Freewheeling at the Free Store

Whitehorse turned into Buenos Aires on Victoria Day long weekend. No, not the beach of Buenos Aires - the dump. Oh, excuse me, I should say the landfill.

Whitehorse turned into Buenos Aires on Victoria Day long weekend.

No, not the beach of Buenos Aires – the dump. Oh, excuse me, I should say the landfill.

There was no charge to drop off garbage and cast-offs, hand-me-downs or recyclables for someone else to use. Well over a thousand people took advantage of this perk that the City of Whitehorse offered in an attempt to get citizens to clean up their yards.

SDLqLook at this!” yelled my friend Dave Hawkey, as we stood amidst heaps of good junk. “It’s a Cowichan sweater! Remember those?”

A dozen or more of us were scavenging. We stood near the overflowing Free Store, where truck after truck was backing up to offload the things they couldn’t use anymore or were now out-of-date. We ran to be the first to get our hands on the goods.

“Oh, here’s an amplifier! If I can get it going I’ve got myself more sound. This place is a great idea,” Dave tells me. “I can fix things because I’m from that generation that learned how. But now everything is built to break and be chucked out within a couple of years. It’s a buy, throw out, buy, throw out cycle.”

Teresa Johnson is quite happy with this syndrome of disposability. “I’ve furnished my whole house with stuff from here,” she says.

“I got stereos, speakers, entertainment centres and carpet for my son’s room. I come to the dump every day except Wednesday when they clean up.

“It’s funny – whenever my husband says he wishes he could find a certain thing, we do find it the next day, or the day after, here at the Free Store. He has $1,000 worth of shirts from here. Everything I wear I found here, including jewelry.”


Teresa and her husband are on a fixed income. They couldn’t otherwise afford the furnishings and clothing they get here for free, they say.

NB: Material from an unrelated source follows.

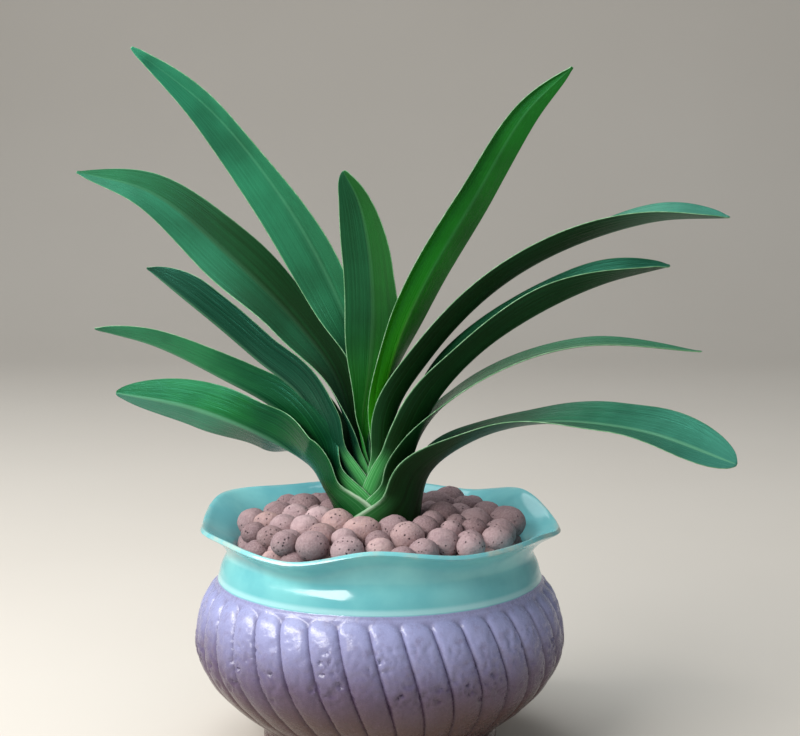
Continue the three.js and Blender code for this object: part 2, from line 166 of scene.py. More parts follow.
# ------------------------------------------------------------------ materials
class Look:
    """A material and short ways to add and join its nodes."""

    def __init__(self, name, roughness=0.5, specular=0.5):
        self.material = bpy.data.materials.new(name)
        self.material.use_nodes = True
        self.nodes = self.material.node_tree.nodes
        self.links = self.material.node_tree.links
        self.shader = self.nodes["Principled BSDF"]
        self.shader.inputs["Roughness"].default_value = roughness
        self.shader.inputs["Specular IOR Level"].default_value = specular
        self.place = self.nodes.new("ShaderNodeTexCoord").outputs["Object"]

    def put(self, value, socket):
        if hasattr(value, "is_linked"):
            self.links.new(value, socket)
        else:
            socket.default_value = value

    def math(self, kind, a, b=0.0, c=0.0):
        node = self.nodes.new("ShaderNodeMath")
        node.operation = kind
        for socket, value in zip(node.inputs, (a, b, c)):
            self.put(value, socket)
        return node.outputs[0]

    def between(self, value, low, high, out_low=0.0, out_high=1.0):
        """Eases from out_low to out_high while the value goes from low to high."""
        node = self.nodes.new("ShaderNodeMapRange")
        node.interpolation_type = "SMOOTHSTEP"
        self.put(value, node.inputs["Value"])
        ends = {"From Min": low, "From Max": high, "To Min": out_low, "To Max": out_high}
        for key, number in ends.items():
            self.put(number, node.inputs[key])
        return node.outputs[0]

    def mix(self, factor, a, b):
        """Colour a where the factor is 0, b where it is 1."""
        node = self.nodes.new("ShaderNodeMix")
        node.data_type = "RGBA"
        self.put(factor, node.inputs[0])
        for value, socket in ((a, node.inputs[6]), (b, node.inputs[7])):
            if isinstance(value, tuple) and len(value) == 3:
                value = (*value, 1)
            self.put(value, socket)
        return node.outputs[2]

    def noise(self, scale, detail=3.0, rough=0.5, place=None):
        node = self.nodes.new("ShaderNodeTexNoise")
        node.inputs["Scale"].default_value = scale
        node.inputs["Detail"].default_value = detail
        node.inputs["Roughness"].default_value = rough
        self.links.new(place or self.place, node.inputs["Vector"])
        return node.outputs["Fac"]

    def spots(self, scale):
        """Distance to the nearest of many scattered points."""
        node = self.nodes.new("ShaderNodeTexVoronoi")
        node.inputs["Scale"].default_value = scale
        self.links.new(self.place, node.inputs["Vector"])
        return node.outputs["Distance"]

    def attribute(self, name):
        node = self.nodes.new("ShaderNodeAttribute")
        node.attribute_name = name
        return node.outputs["Fac"]

    def stretched(self, source, scale, offset=(0, 0, 0)):
        node = self.nodes.new("ShaderNodeMapping")
        node.inputs["Scale"].default_value = scale
        node.inputs["Location"].default_value = offset
        self.links.new(source, node.inputs["Vector"])
        return node.outputs[0]

    def axis(self, source, which):
        node = self.nodes.new("ShaderNodeSeparateXYZ")
        self.links.new(source, node.inputs[0])
        return node.outputs[which]

    def bump(self, height, distance, strength, under=None):
        node = self.nodes.new("ShaderNodeBump")
        node.inputs["Distance"].default_value = distance
        node.inputs["Strength"].default_value = strength
        self.links.new(height, node.inputs["Height"])
        if under:
            self.links.new(under, node.inputs["Normal"])
        return node.outputs[0]

    def colour(self, value):
        self.put(value, self.shader.inputs["Base Color"])

    def roughness(self, value):
        self.put(value, self.shader.inputs["Roughness"])

    def normal(self, value):
        self.put(value, self.shader.inputs["Normal"])


def pot_look():
    look = Look("pot_glaze")
    height = look.axis(look.place, "Z")
    inside, groove, lip = (look.attribute(name) for name in ("inside", "groove", "lip"))
    cloud = look.noise(24, 4, 0.55)
    fine = look.noise(420, 3, 0.6)

    # teal: deeper low on the neck, a pale band along its lower edge, a thin sandy line along
    # the lip
    wander = look.math("MULTIPLY_ADD", cloud, 0.0012, -0.0006)
    edge, blur = look.math("ADD", height, wander), 0.0004
    upper = look.between(edge, GLAZE_EDGE * MM - blur, GLAZE_EDGE * MM + blur)
    teal_mask = look.math("MAXIMUM", upper, inside)
    teal = look.mix(look.between(cloud, 0.3, 0.7), (0.13, 0.44, 0.48), (0.21, 0.57, 0.58))
    teal = look.mix(look.between(height, 0.106, 0.122, 0.45, 0.0), teal, (0.11, 0.38, 0.42))
    pale_band = look.math("MULTIPLY", look.between(height, 0.1062, 0.1072),
                     look.between(height, 0.1082, 0.1108, 0.5, 0.0))
    pale_band = look.math("MULTIPLY", pale_band, look.math("SUBTRACT", 1.0, inside))
    teal = look.mix(pale_band, teal, (0.50, 0.76, 0.78))
    thin = look.math("MULTIPLY", lip, look.between(look.noise(60, 4, 0.6), 0.40, 0.66))
    teal = look.mix(look.math("MULTIPLY", thin, 0.60), teal, (0.56, 0.53, 0.42))

    # body: pale bluish lilac at the shoulder and purple-brown below, partly the glaze's colour
    # and partly painted light from above and painted shade below; painted shade darkens the
    # grooves
    drift = look.math("MULTIPLY_ADD", cloud, 0.022, -0.011)
    level = look.math("ADD", height, drift)
    low, high = look.between(level, 0.036, 0.070), look.between(level, 0.060, 0.100)
    body = look.mix(low, (0.082, 0.040, 0.036), (0.100, 0.070, 0.130))
    # painted highlight: the pale top colour also stands for light on the rib tops
    body = look.mix(high, body, (0.31, 0.32, 0.54))
    speck = look.between(look.noise(160, 4, 0.65), 0.50, 0.72)
    body = look.mix(look.math("MULTIPLY", speck, 0.28), body, (0.13, 0.080, 0.120))
    # painted shade in the grooves and along the shoulder line
    body = look.mix(look.math("MULTIPLY", groove, 0.40), body, (0.075, 0.050, 0.090))
    look.colour(look.mix(teal_mask, body, teal))

    body_rough = look.between(fine, 0.2, 0.8, 0.19, 0.33)
    rough = look.nodes.new("ShaderNodeMix")
    look.put(teal_mask, rough.inputs[0])
    look.put(body_rough, rough.inputs[2])
    look.put(look.between(cloud, 0.3, 0.7, 0.10, 0.17), rough.inputs[3])
    look.roughness(rough.outputs[0])

    soft = look.bump(look.noise(70, 2, 0.5), 0.0006, 0.35)
    grain = look.math("MULTIPLY", fine, look.math("SUBTRACT", 1.0, teal_mask))
    look.normal(look.bump(grain, 0.0004, 0.5, soft))
    return look.material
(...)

As we ran helter-skelter to scrounge through these treasures, there was another competition going on just above our heads. Seagulls screeched and battled nearby over rotting food.

I heard the low, muffled chugging of a diesel engine and looked up from a bag of toys to see a big new pickup backing near me. My eyes bugged out at the sight of a ski pulk with a tinted windshield.

Made in Europe, it’s a high-end sled to pull a baby while cross-country skiing. But Jeff Lister beats me to the draw.

“This is worth a small fortune,” he says. “I’m going to donate it to the ski club. You know I once found a rarely-used Nordi-Track treadmill here at the Free Store. It’s the top-of-the-line exercise machine and a new one is worth a thousand bucks.”

Jeff is a tinkerer and inventor in his spare time. He comes here for parts for his projects. And he’s not alone. I see a man approach with tools in his hands.

“I’m going to take the carburetor out of that lawn-mower,” he tells me as he points to one of three push-mowers. “I have a rototiller at home that needs a new carburetor, and this will work in it. I’ll save myself 300 bucks by fixing the one I have.”

Alex Martin grins from the guardhouse. That’s the trailer at the entrance to the landfill.

You tell him what junk you have, and he tells you what bin number it should go in. There are gigantic containers for household garbage or construction materials and different bins for cardboard, plastics, glass and tin cans.

Later, when I sit down with Alex in the shaky little trailer, a smile of contentment spreads across his face.

“Scavengers and salvagers are good for the environment,” he says. A salvager is more professional than us scavengers at the Free Store – they buy a permit for $100 to go to a higher level.

“We’re one of the last landfill sites in Canada to allow salvaging,” says Alex. “If they have a permit they can go to where we’ve sorted it all to piles of tires, precious metals, construction materials and garbage. They can find copper and sell it and regain the cost of the permit in no time.”

“It’s amazing what is dropped off here at the landfill. We have practically new washers and dryers. Look at our fridge graveyard,” he says, pointing to an area where white fridges stand like tombstones.

“The most common things at the Free Store are furniture and clothing. We get tons of clothing.”

I nod and get up to leave. As I look back up at the mob near the Free Store I see Dave has intercepted a man who thought he might dump his aluminum windows into the construction bin. Dave stops him and gets the windows.

I smile and walk back to my car, wearing new red rubber boots someone dumped off here today. Perfectly good. Flashy, but perfectly good.